● Raw records:
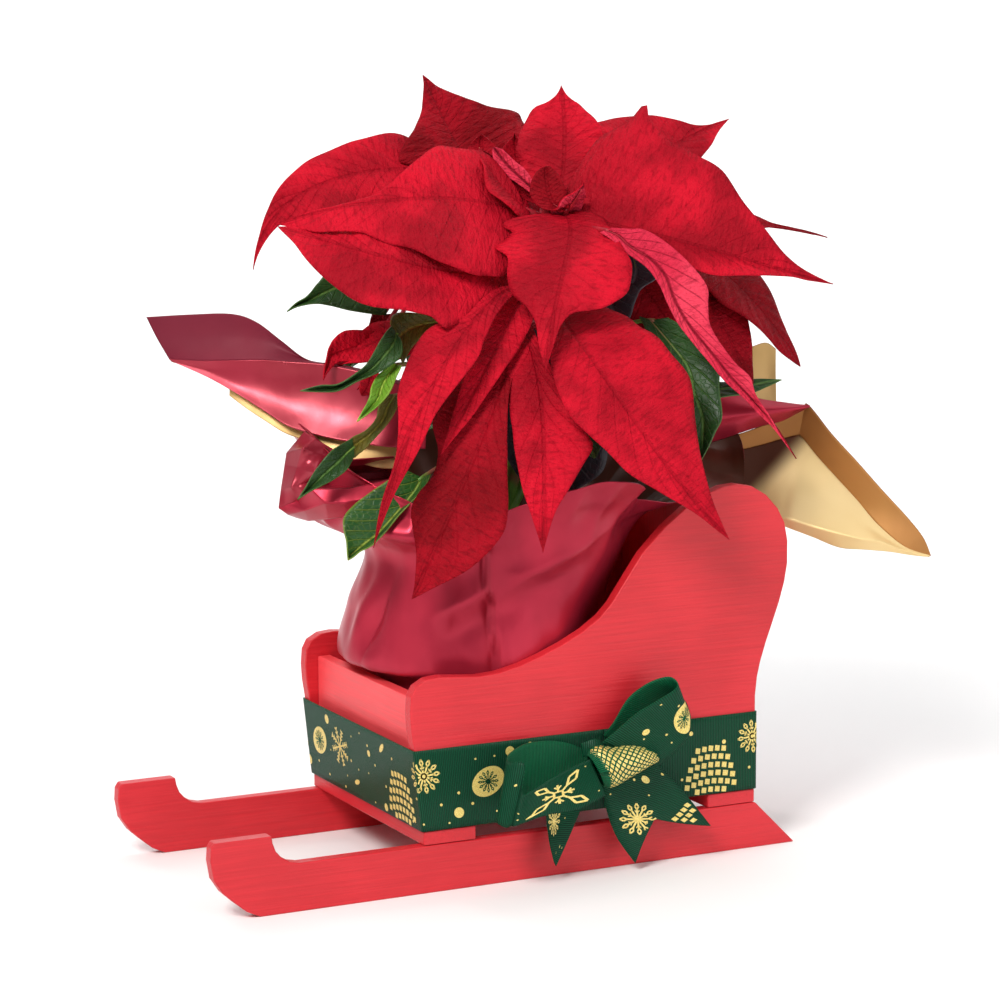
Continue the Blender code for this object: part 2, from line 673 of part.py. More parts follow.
def build_bloom(name, top, bracts, depth, paint, home):
    """A short red stem with its bracts sunk into it."""
    x, y, z = top
    places = [(x, y, z - depth), (x, y, z - depth / 2), (x, y, z)]
    pieces = [stem(name + "_stem", places, BLOOM_STEM_RADII, paint, home)]
    for index, values in enumerate(bracts):
        root = (x, y, z - values["at"])
        pieces.append(leaf_piece(f"{name}_bract_{index}", root, values, paint, home))
    return fuse(name, pieces, paint, home)


STEM_RADII = (4.8, 4.8, 4.4, 3.8, 3.4)
BRANCH_RADII = (3.6, 3.4, 3.2, 3.0)
STEMS = {
    "main": ((168, 64, 118), (168, 64, 148), (178, 60, 182), (188, 50, 225), (190, 46, 249)),
    "rear": ((171, 63, 158), (173, 76, 200), (182, 96, 255), (185, 105, 302)),
    "right": ((174, 61, 160), (205, 66, 205), (245, 70, 245), (254, 71, 266)),
}
# Each green leaf: which stem it grows from and at what height, then as for a bract.
GREEN_LEAVES = (
    ("rear", 250, leaf(0, 176, 106, 10, 4, 4, 28, 0.45, -55, widest=0.5)),
    ("main", 244, leaf(0, 179, 118, -14, 18, 8, 20, 0.40, -50)),
    ("main", 232, leaf(0, -174, 100, -16, 20, 2, 14, 0.50, -50)),
    ("main", 222, leaf(0, -171, 134, -37, 19, 8, 20, 0.50, -40)),
    ("main", 206, leaf(0, -164, 118, -52, 20, 8, 32, 0.65, -40, widest=0.5)),
    ("main", 240, leaf(0, -57, 84, -52, 33, 1, 30, 0.25, 40, widest=0.45)),
    ("main", 222, leaf(0, -19, 118, 3, -4, -5, 16, 0.30, 30, widest=0.45)),
    ("main", 217, leaf(0, -90, 60, -20, 11, -1, 26, 0.20, 0, widest=0.5)),
    ("rear", 235, leaf(0, 95, 74, -14, 14, 0, 36, 0.25, 0)),
    ("rear", 215, leaf(0, 140, 78, -12, 14, 0, 34, 0.25, 0)),
    ("right", 225, leaf(0, 60, 50, -8, 8, 0, 30, 0.25, 0)),
    ("rear", 262, leaf(0, 70, 82, -28, 16, 4, 38, 0.25, 0)),
    ("rear", 248, leaf(0, 128, 84, -30, 18, -4, 38, 0.25, 0)),
    ("rear", 222, leaf(0, 48, 62, -18, 16, 0, 32, 0.25, 0)),
    ("main", 196, leaf(0, 165, 66, 2, 10, 0, 30, 0.30, 0)),
    ("right", 236, leaf(0, 20, 46, -10, 12, 0, 28, 0.25, 0)),
    ("right", 250, leaf(0, 100, 66, -30, 16, 0, 34, 0.25, 0)),
)


# The small flower buds in the middle of a bloom: how far out, where round it and how far up.
BUDS = ((0.0, 0, 8.0), (3.6, 20, 6.0), (3.8, 95, 6.6), (3.6, 160, 5.8), (3.8, 230, 6.4),
        (3.6, 305, 6.0))
BUD_SIZES = (2.3, 2.3, 2.9)


def build_buds(name, top, paint, home):
    """A short stub with round buds sunk into it, standing just over the bloom's red stem."""
    x, y, z = top
    places = [(x, y, z + GAP), (x, y, z + 3.0), (x, y, z + 7.0)]
    pieces = [stem(name + "_stub", places, (2.6, 3.2, 3.0), paint, home)]
    for index, (out, turn, up) in enumerate(BUDS):
        angle = math.radians(turn)
        centre = (x + out * math.cos(angle), y + out * math.sin(angle), z + up)
        pieces.append(ball(f"{name}_bud_{index}", centre, BUD_SIZES, paint, home, 5, 7))
    fuse(name, pieces, paint, home)


def stem_point(name, level):
    heights = [p[2] for p in STEMS[name]]
    return tuple(float(np.interp(level, heights, [p[k] for p in STEMS[name]])) for k in range(3))


def build_stems(paint, home):
    pieces = [stem("stem_main", STEMS["main"], STEM_RADII, paint, home)]
    pieces.append(stem("stem_rear", STEMS["rear"], BRANCH_RADII, paint, home))
    pieces.append(stem("stem_right", STEMS["right"], BRANCH_RADII, paint, home))
    for index, (name, level, values) in enumerate(GREEN_LEAVES):
        root = stem_point(name, level)
        pieces.append(leaf_piece(f"green_leaf_{index}", root, values, paint, home))
    return fuse("leafy_stems", pieces, paint, home)


def centre_on_origin(home):
    """Moves everything so that the middle of the foot of the whole is at the origin."""
    points = np.array([v.co for thing in home.objects for v in thing.data.vertices])
    low, high = points.min(axis=0), points.max(axis=0)
    shift = (-(low[0] + high[0]) / 2, -(low[1] + high[1]) / 2, -low[2])
    for thing in home.objects:
        for vert in thing.data.vertices:
            vert.co = [c + s for c, s in zip(vert.co, shift)]
        thing.data.update()


def main():
    clear_scene()
    home = new_collection("poinsettia_in_sleigh")
    red = material("sleigh_red", (0.62, 0.02, 0.03), 0.5)
    pale = material("sleigh_red_front", (0.72, 0.04, 0.04), 0.5)
    green = material("ribbon_green", (0.01, 0.09, 0.05), 0.6)
    dark = material("pot_plastic", (0.03, 0.035, 0.035), 0.5)
    earth = material("soil_brown", (0.03, 0.02, 0.012), 0.95)
    satin = material("film_maroon", (0.24, 0.03, 0.05), 0.35)
    bract = material("bract_red", (0.6, 0.01, 0.02), 0.6)
    leafy = material("leaf_green", (0.03, 0.1, 0.02), 0.55)
    bud = material("bud_yellow_green", (0.45, 0.42, 0.05), 0.5)
    build_sleigh(red, pale, home)
    build_band(green, home)
    build_bow(green, home)
    build_pot(dark, earth, home)
    build_film(satin, home)
    build_stems(leafy, home)
    for name, top, bracts, depth in BLOOMS:
        build_bloom("bloom_" + name, top, bracts, depth, bract, home)
        build_buds("buds_" + name, top, bud, home)
    centre_on_origin(home)


main()
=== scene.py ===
import math

import bmesh
import bpy
import numpy as np
from mathutils import Matrix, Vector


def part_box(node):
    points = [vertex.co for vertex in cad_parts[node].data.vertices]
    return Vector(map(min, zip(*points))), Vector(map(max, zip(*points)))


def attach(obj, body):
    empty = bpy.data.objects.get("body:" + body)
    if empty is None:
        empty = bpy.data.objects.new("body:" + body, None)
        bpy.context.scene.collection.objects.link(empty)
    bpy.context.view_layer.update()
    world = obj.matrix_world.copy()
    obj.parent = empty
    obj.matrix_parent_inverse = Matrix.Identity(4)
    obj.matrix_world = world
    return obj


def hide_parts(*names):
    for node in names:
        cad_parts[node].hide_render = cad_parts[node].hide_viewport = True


# A potted poinsettia in a film wrap, in a painted gift sleigh with a printed ribbon: the looks.
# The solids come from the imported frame. The plant, film, ribbon and bow are built here again as
# finer pieces in the same places, and the boards, pot and soil keep their solids.
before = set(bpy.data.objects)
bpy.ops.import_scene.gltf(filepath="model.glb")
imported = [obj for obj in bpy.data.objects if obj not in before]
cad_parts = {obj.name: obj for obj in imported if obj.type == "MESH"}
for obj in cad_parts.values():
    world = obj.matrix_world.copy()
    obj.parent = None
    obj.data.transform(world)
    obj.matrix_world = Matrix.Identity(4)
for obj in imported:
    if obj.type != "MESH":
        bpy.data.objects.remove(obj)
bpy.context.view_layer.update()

# Everything below is in millimetres in the sleigh's own frame: X from the near runner's front
# towards the tall back, Y away from the side with the bow, Z up. SHIFT and MM turn it into the
# model's frame.
MM = 0.001
RUNNER_NOSE = 2.0
runner_low = np.array(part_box("runner_near")[0]) / MM
SHIFT = runner_low + (RUNNER_NOSE, 0.0, 0.0)

WIDTH = 128.6
BOARD = 6.5
RUNNER_HIGH = 22.4
GAP = 0.3
FLOOR_TOP = RUNNER_HIGH + BOARD + GAP + BOARD
POT = np.array([166.0, WIDTH / 2, 0.0])

# The photograph's view: how far the camera is turned about Z, raised and rolled, and which ways
# are right, up and near in it.
CAMERA_TURN = math.radians(-26.45)
CAMERA_RISE = math.radians(8.63)
CAMERA_ROLL = math.radians(-0.29)
VIEW_NEAR = np.array([math.sin(CAMERA_TURN) * math.cos(CAMERA_RISE),
                      -math.cos(CAMERA_TURN) * math.cos(CAMERA_RISE), math.sin(CAMERA_RISE)])
LEVEL_RIGHT = np.array([math.cos(CAMERA_TURN), math.sin(CAMERA_TURN), 0.0])
LEVEL_UP = np.cross(VIEW_NEAR, LEVEL_RIGHT)
VIEW_RIGHT = math.cos(CAMERA_ROLL) * LEVEL_RIGHT + math.sin(CAMERA_ROLL) * LEVEL_UP
VIEW_UP = np.cross(VIEW_NEAR, VIEW_RIGHT)
VIEW_AXES = np.stack([VIEW_RIGHT, VIEW_UP, VIEW_NEAR])


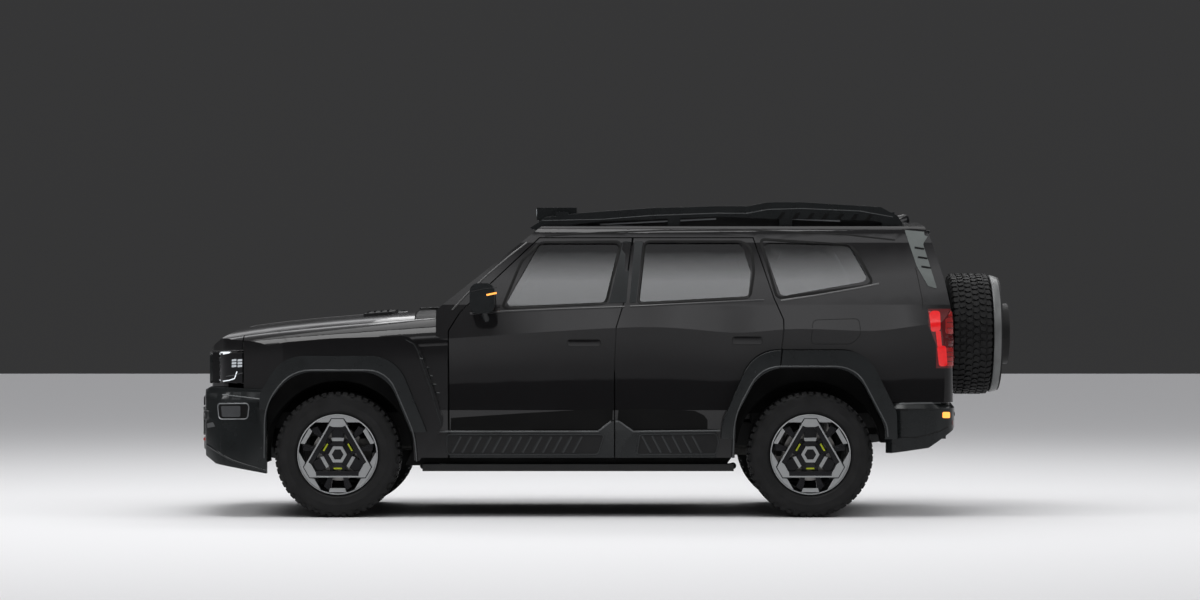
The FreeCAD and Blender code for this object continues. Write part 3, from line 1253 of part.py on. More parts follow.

● Challenge:
From the records above, print exactly the lines that run from the line with "0.09, 0.05), 0.6)" to the line with "in imported if", inclusive.

● Expected answer:
    green = material("ribbon_green", (0.01, 0.09, 0.05), 0.6)
    dark = material("pot_plastic", (0.03, 0.035, 0.035), 0.5)
    earth = material("soil_brown", (0.03, 0.02, 0.012), 0.95)
    satin = material("film_maroon", (0.24, 0.03, 0.05), 0.35)
    bract = material("bract_red", (0.6, 0.01, 0.02), 0.6)
    leafy = material("leaf_green", (0.03, 0.1, 0.02), 0.55)
    bud = material("bud_yellow_green", (0.45, 0.42, 0.05), 0.5)
    build_sleigh(red, pale, home)
    build_band(green, home)
    build_bow(green, home)
    build_pot(dark, earth, home)
    build_film(satin, home)
    build_stems(leafy, home)
    for name, top, bracts, depth in BLOOMS:
        build_bloom("bloom_" + name, top, bracts, depth, bract, home)
        build_buds("buds_" + name, top, bud, home)
    centre_on_origin(home)


main()
=== scene.py ===
import math

import bmesh
import bpy
import numpy as np
from mathutils import Matrix, Vector


def part_box(node):
    points = [vertex.co for vertex in cad_parts[node].data.vertices]
    return Vector(map(min, zip(*points))), Vector(map(max, zip(*points)))


def attach(obj, body):
    empty = bpy.data.objects.get("body:" + body)
    if empty is None:
        empty = bpy.data.objects.new("body:" + body, None)
        bpy.context.scene.collection.objects.link(empty)
    bpy.context.view_layer.update()
    world = obj.matrix_world.copy()
    obj.parent = empty
    obj.matrix_parent_inverse = Matrix.Identity(4)
    obj.matrix_world = world
    return obj


def hide_parts(*names):
    for node in names:
        cad_parts[node].hide_render = cad_parts[node].hide_viewport = True


# A potted poinsettia in a film wrap, in a painted gift sleigh with a printed ribbon: the looks.
# The solids come from the imported frame. The plant, film, ribbon and bow are built here again as
# finer pieces in the same places, and the boards, pot and soil keep their solids.
before = set(bpy.data.objects)
bpy.ops.import_scene.gltf(filepath="model.glb")
imported = [obj for obj in bpy.data.objects if obj not in before]
cad_parts = {obj.name: obj for obj in imported if obj.type == "MESH"}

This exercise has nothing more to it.